また、休憩直後や、排せつケア、起床介助に入る前には、軽めでもよいのでストレッチをしてからスタートすることで、腰痛予防や、疲労防止につながります。
夜勤明けの過ごし方
日勤帯とはまた違う、達成感と解放感に溢れるのが夜勤明けです。帰ってゆっくり休む人、帰ってすぐに出かける人、それぞれの過ごし方があると思いますが、夜勤明けにあまり無理をせず、通常の生活リズムに少しずつ戻していくことを意識して過ごすことが大切です。解放感からくる、暴飲暴食も避けたほうがよいでしょう。
介護施設の夜勤は大きく分けて2種類
厳密には事業所ごとに異なりますが、通常、介護施設の夜勤には、夕方に出勤(16時前後)〜夜(21時前後)までの短時間勤務と、夜に出勤(21時前後)〜翌朝(7時前後)までの長時間勤務の2種類があります。
それぞれの特徴は以下の通りです。
メリット | デメリット | |
---|---|---|
短時間勤務(16:00~21:00) | ・身体の負担は長時間夜勤より少ない | ・夜勤入りか夜勤明けが公休扱いになることもある |
長時間勤務(21:00~7:00) | ・手当が良い ・公休と夜勤明けが分けられるため、休みがしっかり確保されている | ・身体的負担が大きく、疲労が残りやすい ・身体のリズムが崩れる |
もしこれから求職する人や、転職を考えている人は、夜勤をするかどうか、その場合の時間や条件などを確認しておくとよいでしょう。
まとめ
今回は、介護施設の夜勤の大まかなイメージ、リアルについてご紹介しました。
もちろん、事業類型が異なり、利用者やスタッフもそれぞれ違います。現場の数だけ夜勤の種類があるといっても過言ではありません。日勤帯とは違う業務内容やルールもあります。はじめての場合は不安も多く、失敗やトラブルに遭遇することもあるでしょう。慣れるまでは身体のリズムを整えるのに苦労するかもしれません。

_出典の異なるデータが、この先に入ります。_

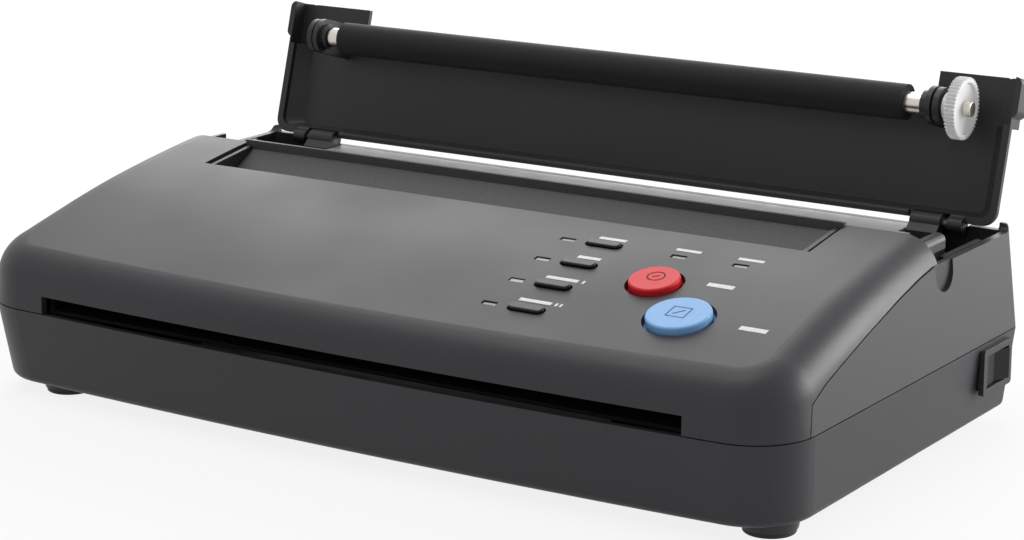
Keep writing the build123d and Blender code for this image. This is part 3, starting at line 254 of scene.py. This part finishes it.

しかし、夜勤を繰り返し経験していくうちに、仕事内容にも夜勤のリズムにも、だんだんと慣れていきます。個人差はありますが、次第に楽しく感じられるようになるかもしれません。
夜勤帯を支えてくれる介護職員がいるからこそ、介護施設が成り立っていると共に、利用者の生活も、利用者のご家族の生活も支えられています。大変というイメージがありますが、尊い仕事であることは間違いありません。利用者や利用者のご家族の方が安心して日々を暮らせるように、夜勤の方々が勤めていることを、多くの方に知っていただければと思います。